The world narrows to that sound—Lily's hiccuping cries in the background. My fingers tighten around the phone. Every instinct screams to run, to grab my bag and bolt from this glass prison.
But then I see it—the clock above the sinks. 10:47 AM.
"I'm at the office," I say, the words ash in my mouth. "I'll be there by twelve."
A beat of silence. Then Jamila's gentle reproach: "Children need their mothers when they're unwell, Ms. Cole."
The mirror reflects the war on my face—the way my lips press into a bloodless line, the shadows beneath my eyes darker in the fluorescent light. I know this. God, do I know. I remember holding Lily through her first fever at eight months old, her tiny body burning against mine as I rocked her through the night.

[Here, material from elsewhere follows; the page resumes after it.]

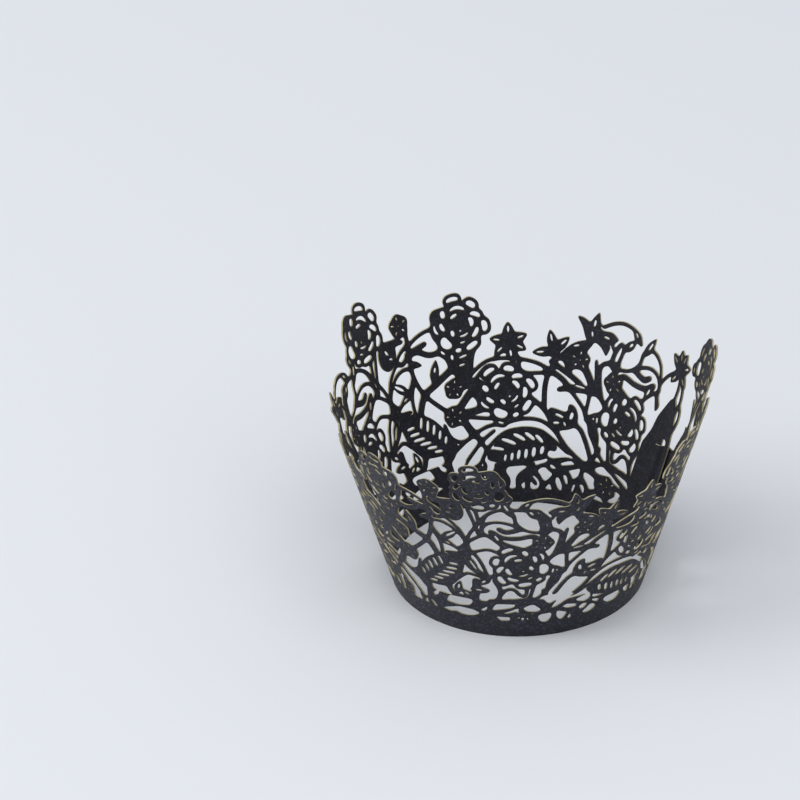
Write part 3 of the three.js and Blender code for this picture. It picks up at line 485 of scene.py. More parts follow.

"Please," I say, voice cracking. "Just...keep her comfortable until I get there. Cool compress on her forehead. The pink blanket from her cubby—it always calms her."
Jamila sighs but agrees. The line goes dead.
For a moment, I just stand there, phone clutched in both hands like a prayer. The restroom smells of lemon disinfectant and the too-sweet floral air freshener corporate insists on using. Somewhere, a faucet drips.
One and a half hours.
I press my palms to the cool marble counter and breathe. In the mirror, a stranger stares back.
Somewhere in this building, Damien Blackwood is probably wondering where his coffee refill is. And somewhere across the city, my little girl is crying for her mother.
The scream finally escapes—not as a sound, but as the violent twist of a paper towel dispenser. The metal clatters against the tile, loud enough to make me flinch.
Then I straighten my attire, smooth my bun, and walk back to war.